A PAEDOPHILE who went on the run and slit his throat in a suicide bid as his trial continued has been back in the Mold Crown Court dock.

Last week a warrant was issued for the arrest of Bryan Davies, 71, when he failed to turn up for the last week of his trial.

The court was told he was undergoing surgery in hospital with police standing guard.

This afternoon he was arrested on warrant after his discharge and was brought to Mold where he appeared before Judge Niclas Parry.

Judge Parry said the case was listed for sentence tomorrow and remanded him in custody overnight.

The judge said Davies had been subject to a surety when he was bailed and said the defence should consider whether the person who stood surety should attend court tomorrow.

Davies admitted a charge of failing to answer his bail.

Maria Massellis, defending, said when her client absented himself it was with the intention of taking his own life.

He had been airlifted to King’s College Hospital in London after he had been found in Folkstone.

That was somewhere where his family lived.

She said she was instructed to make an application for a psychiatric report.

Davies was concerned for his own mental wellbeing and the sentencing judge should have available to him the fullest information before determining the length of the sentence which was appropriate in his case.

Judge Parry said that was an application which could be made before the trial judge, Judge Huw Rees, who knew all about the matter .

Davies, the former deputy principal of a private children’s home in Llangollen, was last week convicted in his absence of a number of historic sexual offences against young boys in his care.

He had denied 29 charges against 11 boys back in the 1970s.

The jury of six men and six women returned 19 guilty verdicts - 15 of indecent assault upon six of the complainants and four of an illegal sex act upon another complainant.

He was found not guilty of indecently assaulting three other complainants and indulging in an illegal sex act upon one of them.

They also convicted Davies of six charges of making indecent images of children between 2007 and 2013 and three charges of inciting young boys to indulge in sexual acts over the internet in 2011 and 2012.

After being given the jury the majority direction, the jury convicted him of indecently assaulting another complainant by a 10-2 majority.

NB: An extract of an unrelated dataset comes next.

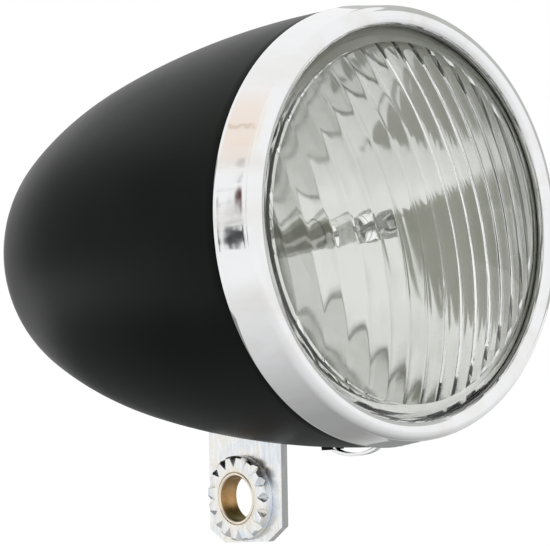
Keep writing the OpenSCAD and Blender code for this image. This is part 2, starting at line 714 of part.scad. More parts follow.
// Leaf springs behind the cells
module cell_springs() color(zinc) lamp() for (x = cell_x)
    translate([x - spring_w / 2, cells_drop, trough_end])
        rotate([90, 0, 90]) linear_extrude(spring_w) polygon([
        [-plate_half, 0], [-plate_half, -plate_t], [-spring_foot, -plate_t],
        [-spring_nose, free_gap - leaf_room], [spring_nose, free_gap - leaf_room],
        [spring_foot, -plate_t], [plate_half, -plate_t], [plate_half, 0], [spring_foot - leaf_lap, 0],
        [spring_nose - leaf_lap / 2, free_gap + plate_t - leaf_room],
        [-spring_nose + leaf_lap / 2, free_gap + plate_t - leaf_room], [-spring_foot + leaf_lap, 0]
    ]);
// Blades on the carrier's front wall that press on the board's contacts
module contact_blades() color(brass) lamp() for (side = [-1, 1])
    translate([side * pad_x - blade_w / 2, 0, 0]) rotate([90, 0, 90]) linear_extrude(blade_w) polygon([
        [wall_top + blade_foot, carrier_at], [wall_top + blade_foot, carrier_at - plate_t],
        [wall_top + plate_t / 3, carrier_at - plate_t], [wall_top - blade_reach, blade_tip],
        [wall_top - blade_reach - 2.5 * blade_curl, blade_tip + blade_curl],
        [wall_top - blade_reach - 2.5 * blade_curl, blade_tip + blade_curl + plate_t],
        [wall_top - blade_reach, blade_tip + plate_t], [wall_top, carrier_at]
    ]);

// Points along the latch's bow, from its pin end forwards or back
function bow_points(r, way) = [for (i = [-6:6])
    [bow_top - bow_arc_r + r * cos(bow_turn * i / 6), bow_mid - way * r * sin(bow_turn * i / 6)]];
// Latch: a sprung strip curled round its pin and bowed out, its tip turned in through the skin
module latch_lever() color(chrome) lamp() rotate([90, 0, 90]) translate([0, 0, -latch_w / 2]) difference() {
    union() {
        translate([latch_pin_r, latch_at, 0]) cylinder(r = eye_r, h = latch_w, $fn = 48);
        linear_extrude(latch_w) polygon(concat(
            [[strip_r, latch_at + latch_lap]],
            bow_points(bow_arc_r, 1),
            [[shell_r - latch_t / 2, tip_at], [tip_r, tip_at], [tip_r, tip_at + latch_t]],
            [[shell_r - 1.5 * latch_t, tip_at + latch_t]],
            bow_points(bow_arc_r - latch_t, -1),
            [[strip_r - latch_t, latch_at + latch_lap]]
        ));
    }
    translate([latch_pin_r, latch_at, -1]) cylinder(r = pin_r + running_gap, h = latch_w + 2, $fn = 48);
}
module latch_pin() color(zinc) lamp() translate([0, latch_pin_r, latch_at]) rotate([0, 90, 0])
    cylinder(r = pin_r, h = 2 * (yoke_x + yoke_t), center = true, $fn = 48);
// Yoke: two ears that stand through the slot, each on a wing welded under the skin
module latch_yoke() color(paint) lamp() difference() {
    for (side = [-1, 1]) {
        top = skin_at(latch_at + ear_len / 2, shell_wall) - seat_gap;
        start = asin((yoke_x + yoke_t / 2) / top);
        turn = asin((yoke_x + yoke_t + wing_w) / top) - start;
        rotate([0, 0, 90 + (side > 0 ? -start - turn : start)]) rotate_extrude(angle = turn)
            translate([top - yoke_t, latch_at - ear_len / 2]) square([yoke_t, ear_len]);
        translate([side * (yoke_x + yoke_t / 2) - yoke_t / 2, latch_pin_r - ear_root, latch_at - ear_len / 2])
            cube([yoke_t, ear_root + pin_depth + ear_up, ear_len]);
    }
    translate([0, latch_pin_r, latch_at]) rotate([0, 90, 0])
        cylinder(r = pin_r + running_gap, h = 2 * ear_len + 4 * yoke_x, center = true, $fn = 48);
}

// Switch: snapped in from inside, its collar flush with the skin
module switch_body() color(plastic) difference() {
    union() {
        intersection() {
            at_switch() translate([0, 0, -body_len]) cylinder(r = body_r, h = 2 * body_len);
            shell_fill(shell_wall + seat_gap);
        }
        intersection() {
            at_switch() translate([0, 0, -body_len / 2]) cylinder(r = collar_r, h = body_len);
            shell_fill(-0.1);
        }
    }
    at_switch() translate([0, 0, stem_floor - body_len])
        cylinder(r = button_r + running_gap, h = 2 * body_len);
}
module switch_button() color(rubber) intersection() {
    at_switch() translate([0, 0, -button_in]) cylinder(r = button_r, h = 2 * button_in);
    shell_fill(-button_proud);
}
module switch_terminals() color(brass) at_switch() for (side = [-1, 1])
    translate([side * terminal_at - terminal_w / 2, -plate_t / 2, -body_len - terminal_drop])
        cube([terminal_w, plate_t, terminal_drop]);
// Two leads from the switch: one to the last cell's spring, one to the second blade
module switch_leads() color([0.6, 0.1, 0.1]) lamp() {
    start = switch_c - (body_len + terminal_drop + wire_out_r + seat_gap) * dir(switch_turn);
    end_y = wall_top - wire_out_r - seat_gap;
    lead([terminal_at, -start.x, start.y], [cell_x[2], end_y, trough_end + carrier_wall / 2], lead_sag);
    lead([-terminal_at, -start.x, start.y], [pad_x, end_y, carrier_at + carrier_wall / 2], -lead_sag);
}
// One lead from a to b, bent in a single arc that sags downwards
module lead(a, b, sag) {
    half = norm(b - a) / 2;
    arc_r = (half * half + sag * sag) / (2 * abs(sag));
    along = (b - a) / (2 * half);
    drop = [0, 1, 0] - along.y * along;
    across = cross(along, drop / norm(drop));
    centre = (a + b) / 2 - sign(sag) * (arc_r - abs(sag)) * cross(across, along);
    tilt = acos(across.z);
    turn = atan2(across.y, across.x);
    ex = [cos(tilt) * cos(turn), cos(tilt) * sin(turn), -sin(tilt)];
    ey = [-sin(turn), cos(turn), 0];
    sweep = 2 * asin(half / arc_r);
    first = sag > 0 ? b - centre : a - centre;
    translate(centre) rotate([0, tilt, turn]) rotate([0, 0, atan2(first * ey, first * ex)])
        rotate_extrude(angle = sweep) translate([arc_r, 0]) circle(wire_out_r, $fn = 32);
}

housing_shell();
bracket_tab();
bracket_rivets();
rosette();
pivot_bush();
bezel_ring();
bezel_hook();
bezel_catch();
lens();
lens_seal();
reflector();
retaining_ring();
led();
led_lead_frame();
led_sleeve();
lamp_board();
board_screws();
resistor();
board_contacts();
battery_carrier();
carrier_screws();
battery_cells();
cell_plates();
cell_springs();
contact_blades();
latch_lever();
latch_pin();
latch_yoke();
switch_body();
switch_button();
switch_terminals();
switch_leads();
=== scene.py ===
import json
import math

import bpy
from mathutils import Matrix, Quaternion, Vector


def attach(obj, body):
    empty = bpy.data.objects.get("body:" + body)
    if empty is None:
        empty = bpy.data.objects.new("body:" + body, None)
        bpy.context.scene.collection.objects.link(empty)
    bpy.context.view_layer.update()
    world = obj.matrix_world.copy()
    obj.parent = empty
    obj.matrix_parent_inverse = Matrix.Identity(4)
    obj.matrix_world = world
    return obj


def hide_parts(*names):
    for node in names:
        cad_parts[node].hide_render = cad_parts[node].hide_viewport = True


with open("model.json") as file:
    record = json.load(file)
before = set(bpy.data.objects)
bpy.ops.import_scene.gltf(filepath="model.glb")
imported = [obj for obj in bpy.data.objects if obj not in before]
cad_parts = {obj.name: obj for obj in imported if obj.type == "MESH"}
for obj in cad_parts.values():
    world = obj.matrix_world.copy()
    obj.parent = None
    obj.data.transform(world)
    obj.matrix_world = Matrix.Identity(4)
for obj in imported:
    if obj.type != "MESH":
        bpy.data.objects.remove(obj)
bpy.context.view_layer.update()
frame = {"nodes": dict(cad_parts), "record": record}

MM = 0.001
TAU = 2 * math.pi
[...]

He was cleared of two charges of indecent assault.

Davies, of West Redhill in Surrey, denied all charges.

Davies lost his job after he admitted indecently assaulting two children at the home in Llangollen Magistrates Court in the late '70s.

After being arrested and interviewed he fled the country and had to be extradited from Malta.

After the verdicts were returned the jury was told that by prosecutor Daniel Moore that Davies had sent his solicitors an email indicating that he was going to take his own life.

The National Crime Agency used their techniques to discover that Davies was in a hotel in Folkstone in Kent.

Officers found Davies who had injured himself.

Judge Rees said it was not appropriate to sentence Davies in his absence for such offences.

He said he faced “an extremely substantial” sentence of imprisonment which would mean Davies “will be in extreme advanced old age before he is released from prison”.

The sexual offences happened at Ystrad Hall and an annex named Eirianfa at Llangollen, which was run by a private organisation named Care Concern, back in the 1970s.